Ayer estuve en Madrid. Pero no seáis bien pensados. Ni fue porque de repente me hubiera convertido en religioso ni fue porque de pronto hubiera descubierto que tengo diecimuchos o veintipocos años (que ambos requisitos, creo, son obligatorios para peregrinar en pos del septuagenario Papa). La razón fue más prosaica. Tuve que interrumpir mis inexistentes vacaciones para hacer unas gestiones en Hacienda.
En esta ocasión, el peregrinaje hizo que un viaje normalmente tranquilo, en estas fecha del año en que la capital suele estar desierta, se convirtiera en algo ajetreado. Los peregrinos habían invadido masivamente el metro y me fue difícil acomodar hasta el portátil. Tal vez, porque me esté haciendo mayor, debo reconocer que no me desagradó ver tantos grupos de jóvenes pastoreados por sus guías. Pude distinguir peregrinos de Alemania, Italia, de algún país centroamericano, báltico y por supuesto muchísimos polacos (ya se sabe que Wojtyla hizo mucha afición por esas tierras).
La señora de Hacienda que me atendió dijo «da gusto ver tanta juventud sana por Madrid», respondiendo a mi comentario sobre lo que me había costado llegar a esas dependencias viajando en el metro. Si hubiera escuchado ese comentario hace veinticinco años hubiera pensado: ¿Juventud sana? ¿Es sano dejarse amansar por doctrinas que te transforman en aparentemente feliz? ¿Es sano vivir bajo el efecto de la adormidera religiosa o de una lobotomía ideológica irreversible? Pero lo cierto es que ahora, veinticinco años después, casi coincidí con la señora que amablemente pasaba los hojas de los impresos que entregué.
Este sentimiento de solidaridad con los peregrinos me viene, además de por la edad, por otras razones. Lo que oigo estos días sobre el viaje del Papa me parece una estupidez y de una demagogia fuera de lo corriente. ¿Alguien realmente piensa que el viaje tiene alguna relación con la situación desastrosa que atraviesa este país o con la crisis humanitaria del Cuerno de Africa? Cuando he ojeado algún partido de fútbol, de esos que acaparan toda la audiencia televisiva, he pensado: ¿y estos tres mil agentes de policía que están custodiando los energúmenos, que se liarían a guantazos si no hubiera contención, no nos cuestan dinero? ¿Y si eso lo multiplicamos por cientos de partidos del siglo que se juegan cada año, cuantos euros? ¿El plan E no costó buenos cuartos para simplemente retrasar unos días el colapso financiero que finalmente llegó pero a un coste infinitamente más alto? ¿Repartir el superávit en 2007 cuando el país ya estaba en plena crisis económica no fue más caro que el viaje del Papa y que los cientos de partidos del siglo que se disputan cada año?

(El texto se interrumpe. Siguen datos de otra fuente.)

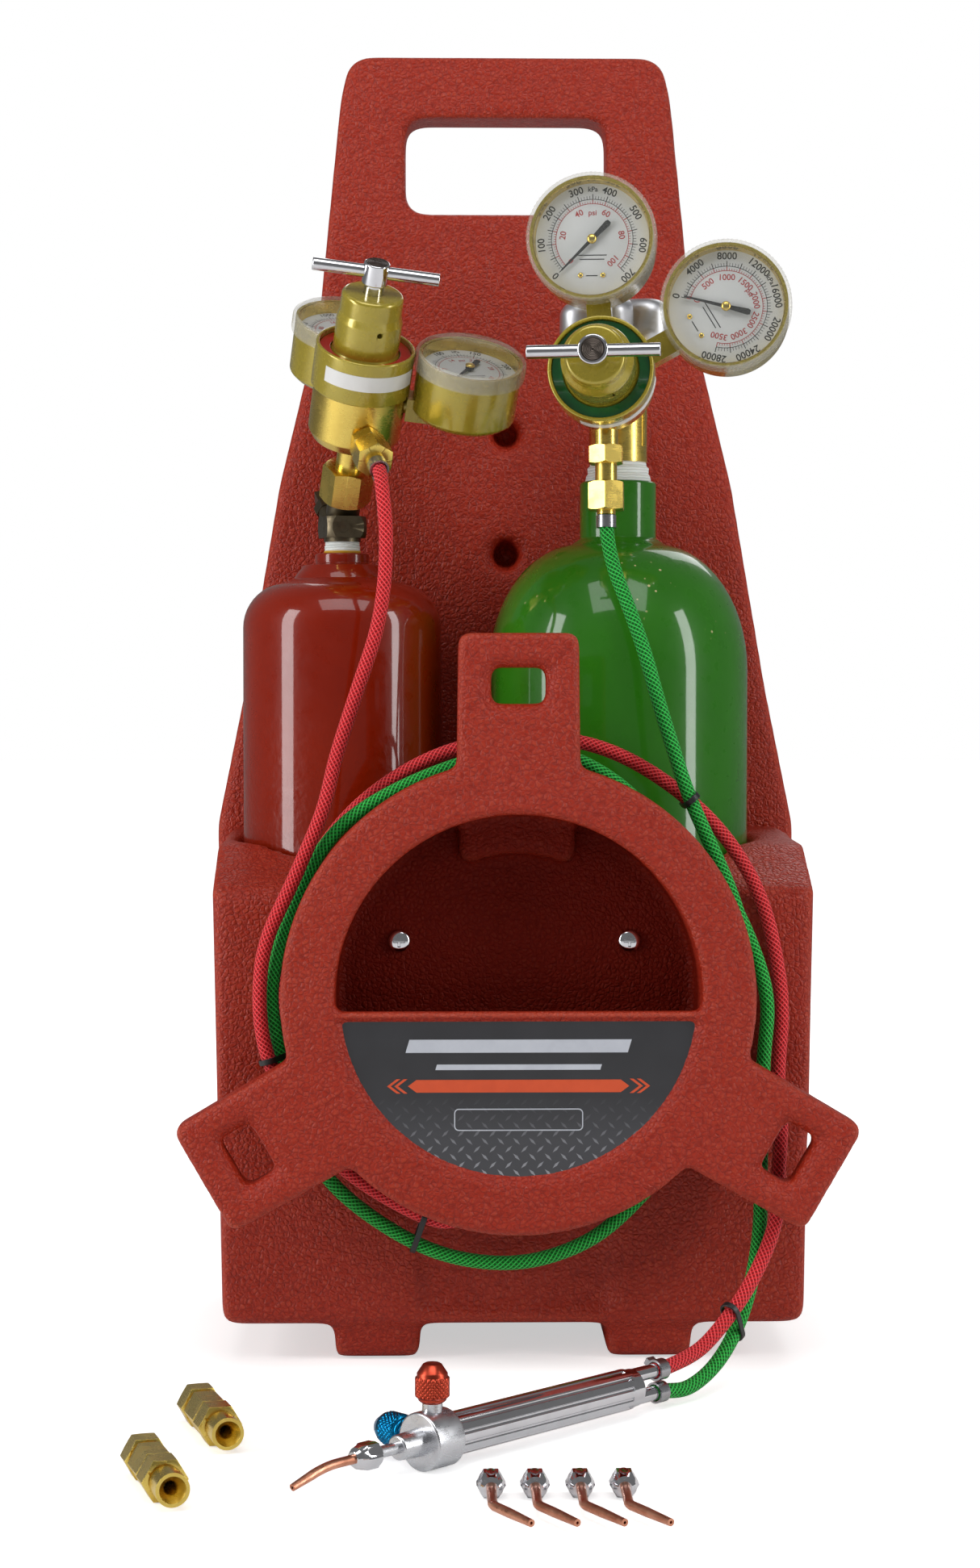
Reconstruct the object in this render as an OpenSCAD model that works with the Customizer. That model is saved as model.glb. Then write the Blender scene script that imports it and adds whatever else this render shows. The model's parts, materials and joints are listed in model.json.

Sin duda la antología del disparate tendrá otro hito insuperable en esa pancarta que decía «De mis impuestos, al Papa cero», sostenida y seguida por cientos de manifestantes que no habían pagado un impuesto en su vida y que, por la situación que atraviesa el país, tardarán años en estar en disposición de hacerlo. Si esa pancarta hubiera sido congruente con la macroeconomía de España tendría que haber dicho:
«De mi parte de Deuda Pública, que pagarán mis nietos y biznietos (si no pueden evitarlo), y que yo he contribuido a crear solicitando ayudas y subvenciones o acudiendo al empleo público, al Papa cero»
Por lo menos la visita del Papa me ha servido para resolver una incógnita. Antes del viaje, cuando un político, tertuliano o columnista lanzaba una arenga demagógica me preguntaba: ¿a quién iría dirigida esta clase de soflamas tan pueriles? Ya lo sé. A los que iban detrás de la pancarta.